Why is that important?

I heard once that a study shows children laugh something on the order of several hundred times a day. Adults on average laugh fifteen. I posit that the loss of laughter rolls in with the loss of interest, the loss of sensation. Why do I say this?

Visit any video store and check out the adult comedy section. What's funny? Sex, Quinn Tarentino-style violence, and sex. Awkward cruelty in conversation, too, makes adults roar, but don't you dare forget sex.

Visit the children's section, and you find variety galore: puns, bloodless physical humor, universal awkwardness, and misunderstanding inhabit worlds ranging from the ridiculous to the every day schoolyard.

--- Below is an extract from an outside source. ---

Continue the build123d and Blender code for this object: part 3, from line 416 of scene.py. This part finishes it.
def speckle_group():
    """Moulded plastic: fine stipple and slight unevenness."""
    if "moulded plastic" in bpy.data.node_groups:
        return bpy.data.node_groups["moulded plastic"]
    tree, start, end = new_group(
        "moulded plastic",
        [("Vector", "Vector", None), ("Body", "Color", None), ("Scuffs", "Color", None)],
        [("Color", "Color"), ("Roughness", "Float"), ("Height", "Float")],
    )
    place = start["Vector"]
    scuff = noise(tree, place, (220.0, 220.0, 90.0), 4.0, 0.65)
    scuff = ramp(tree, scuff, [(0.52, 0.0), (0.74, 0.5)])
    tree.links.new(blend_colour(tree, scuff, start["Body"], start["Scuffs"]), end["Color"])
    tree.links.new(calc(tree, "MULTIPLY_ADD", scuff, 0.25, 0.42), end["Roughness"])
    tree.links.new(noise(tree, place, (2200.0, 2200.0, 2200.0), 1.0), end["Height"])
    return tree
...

The violence in shows like Tom and Jerry emphasizes optimism, a Peter Pan immortality--and even though pulverized and pounded cat and mouse never die, they often recognize a "too far," a meanness that makes them friends for a brief moment of apology. Brian Regan's comedy emphasizes that kind of humanizing sensitivity, where we laugh at everything from odd voices to pure stupidity.

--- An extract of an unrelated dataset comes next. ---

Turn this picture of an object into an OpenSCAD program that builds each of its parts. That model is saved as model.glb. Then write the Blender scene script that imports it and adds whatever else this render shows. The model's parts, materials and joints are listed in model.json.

We need that reminder of our common, embarrassing, silly humanity. We need it every day when we disagree or make the most important life choices. We need it in foreign policy so we see people, not ideologies or forces, as actors: when we think about Arab Spring, remembering humanity keeps us from only worshipping our favorite cause--democracy--and reveals human costs such as the increased religious persecution under the new democratic regime in Egypt. We need to see politicians as people when we think about the presidential debate, or we become so wrapped up in beating our opposition that we analyze candidates only in the light of electability, rather than paying attention to policy and character. When we learn to laugh like children, we learn to see people like human beings again, because we see their foolishness reflected in the little every day things that we do.

Is this absolutely absurd? Perhaps. Perhaps to alter our senses of humor we would have to alter all of society. I'm fine with that. But how? If we had more comedians like Brian Regan, would that change anything? Does supply ever create demand?

I don't know. But I do know that you are what you laugh at, and what you put into your heart will eventually escape. Laugh at the right stuff and save the world.